Instructions for the task: Write out each line exactly as it stands, please.

Source material:
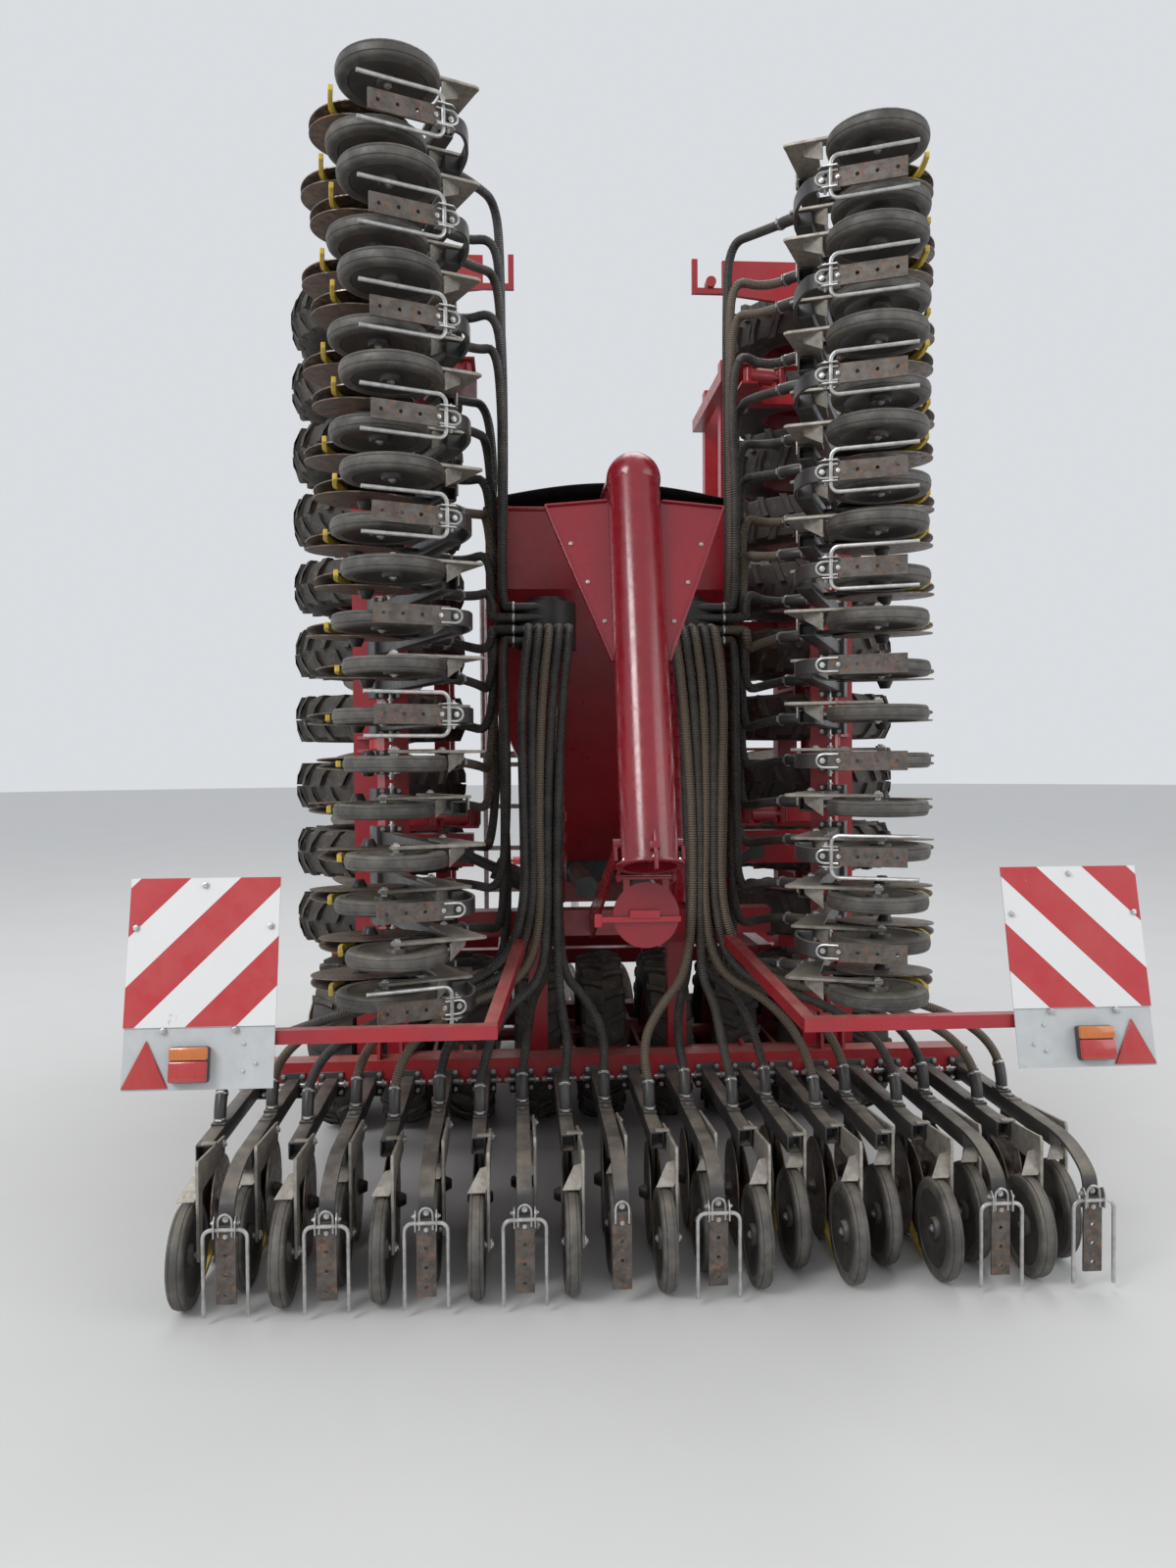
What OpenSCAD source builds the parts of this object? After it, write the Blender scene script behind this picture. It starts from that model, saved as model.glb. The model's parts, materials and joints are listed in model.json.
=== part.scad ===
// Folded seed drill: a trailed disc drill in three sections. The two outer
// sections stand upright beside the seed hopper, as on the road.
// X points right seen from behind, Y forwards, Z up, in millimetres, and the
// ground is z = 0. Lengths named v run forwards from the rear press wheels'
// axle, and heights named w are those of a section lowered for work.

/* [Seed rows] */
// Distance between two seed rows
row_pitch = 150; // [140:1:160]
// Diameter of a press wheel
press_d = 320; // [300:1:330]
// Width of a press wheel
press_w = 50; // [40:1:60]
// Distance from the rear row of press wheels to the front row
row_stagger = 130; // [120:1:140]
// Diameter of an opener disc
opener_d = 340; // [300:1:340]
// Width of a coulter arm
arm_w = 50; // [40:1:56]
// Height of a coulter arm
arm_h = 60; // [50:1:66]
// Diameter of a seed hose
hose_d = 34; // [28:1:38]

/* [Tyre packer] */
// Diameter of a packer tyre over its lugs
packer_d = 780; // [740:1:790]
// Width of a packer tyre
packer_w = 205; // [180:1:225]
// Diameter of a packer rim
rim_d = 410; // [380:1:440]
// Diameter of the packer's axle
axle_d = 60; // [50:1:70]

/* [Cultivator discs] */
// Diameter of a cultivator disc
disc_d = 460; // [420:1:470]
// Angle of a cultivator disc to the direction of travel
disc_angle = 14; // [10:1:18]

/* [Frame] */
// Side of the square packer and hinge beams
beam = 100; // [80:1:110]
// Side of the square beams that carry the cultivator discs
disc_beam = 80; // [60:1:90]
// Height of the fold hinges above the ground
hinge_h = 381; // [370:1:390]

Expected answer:
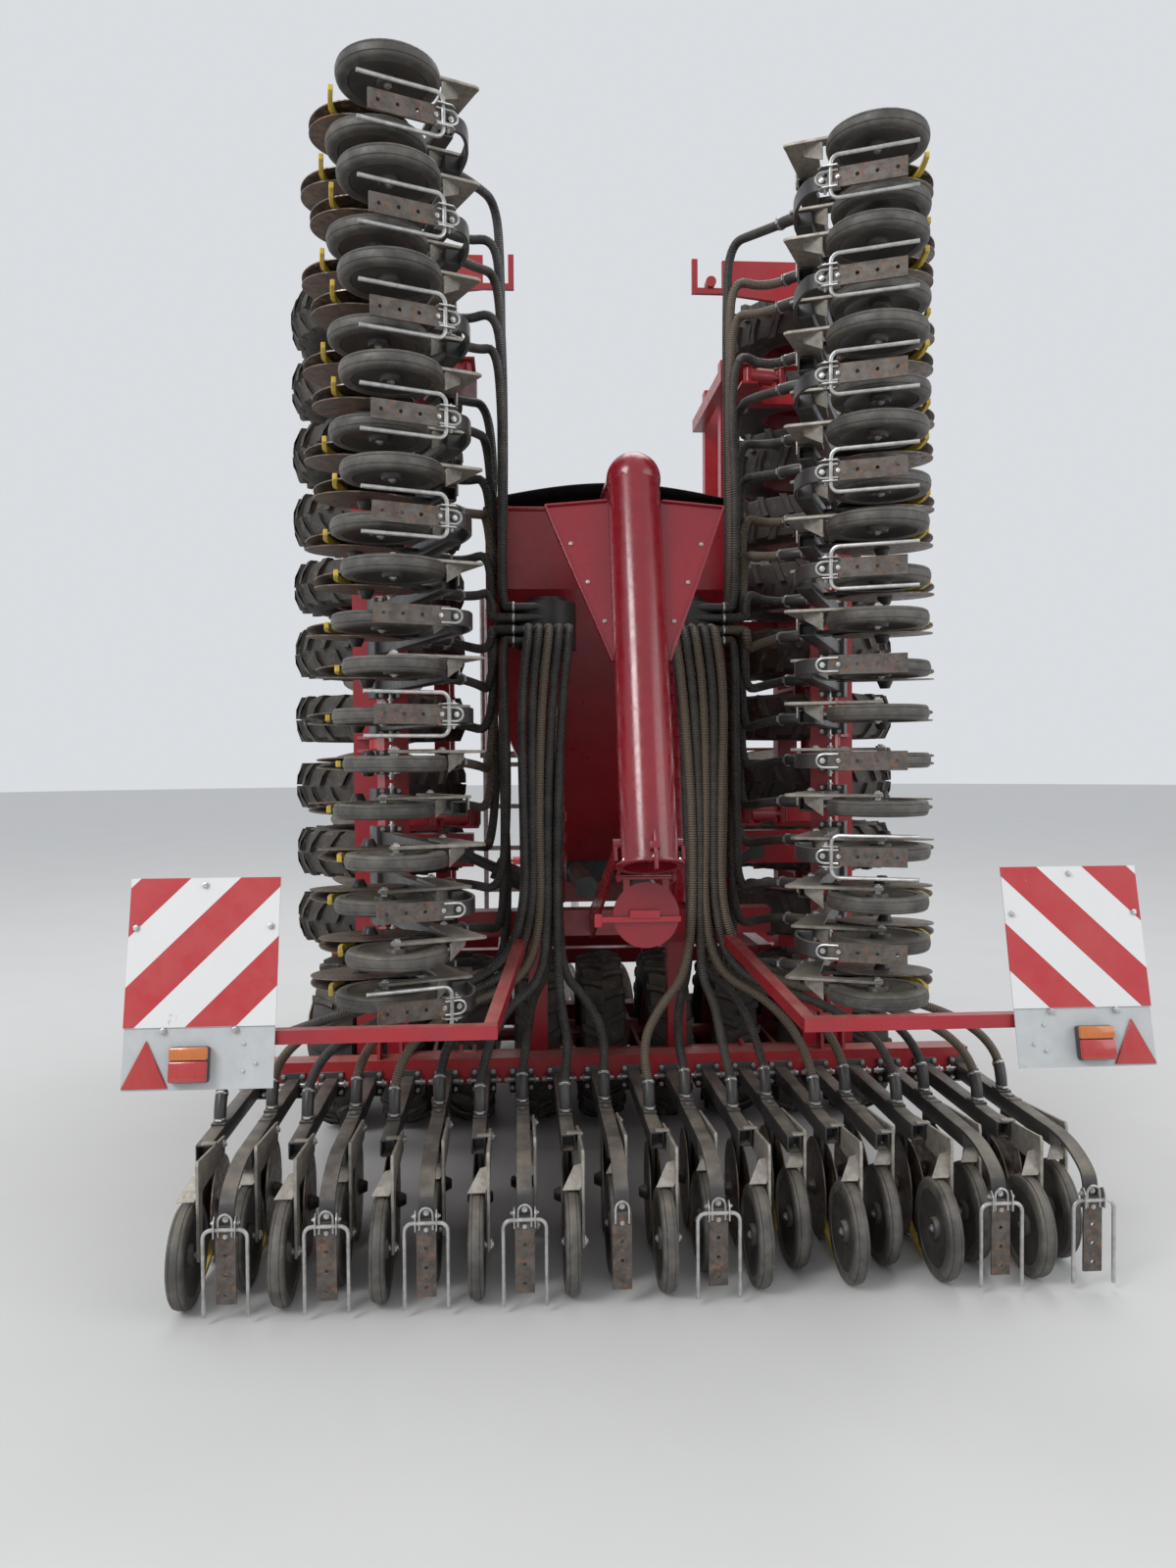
What OpenSCAD source builds the parts of this object? After it, write the Blender scene script behind this picture. It starts from that model, saved as model.glb. The model's parts, materials and joints are listed in model.json.
=== part.scad ===
// Folded seed drill: a trailed disc drill in three sections. The two outer
// sections stand upright beside the seed hopper, as on the road.
// X points right seen from behind, Y forwards, Z up, in millimetres, and the
// ground is z = 0. Lengths named v run forwards from the rear press wheels'
// axle, and heights named w are those of a section lowered for work.

/* [Seed rows] */
// Distance between two seed rows
row_pitch = 150; // [140:1:160]
// Diameter of a press wheel
press_d = 320; // [300:1:330]
// Width of a press wheel
press_w = 50; // [40:1:60]
// Distance from the rear row of press wheels to the front row
row_stagger = 130; // [120:1:140]
// Diameter of an opener disc
opener_d = 340; // [300:1:340]
// Width of a coulter arm
arm_w = 50; // [40:1:56]
// Height of a coulter arm
arm_h = 60; // [50:1:66]
// Diameter of a seed hose
hose_d = 34; // [28:1:38]

/* [Tyre packer] */
// Diameter of a packer tyre over its lugs
packer_d = 780; // [740:1:790]
// Width of a packer tyre
packer_w = 205; // [180:1:225]
// Diameter of a packer rim
rim_d = 410; // [380:1:440]
// Diameter of the packer's axle
axle_d = 60; // [50:1:70]

/* [Cultivator discs] */
// Diameter of a cultivator disc
disc_d = 460; // [420:1:470]
// Angle of a cultivator disc to the direction of travel
disc_angle = 14; // [10:1:18]

/* [Frame] */
// Side of the square packer and hinge beams
beam = 100; // [80:1:110]
// Side of the square beams that carry the cultivator discs
disc_beam = 80; // [60:1:90]
// Height of the fold hinges above the ground
hinge_h = 381; // [370:1:390]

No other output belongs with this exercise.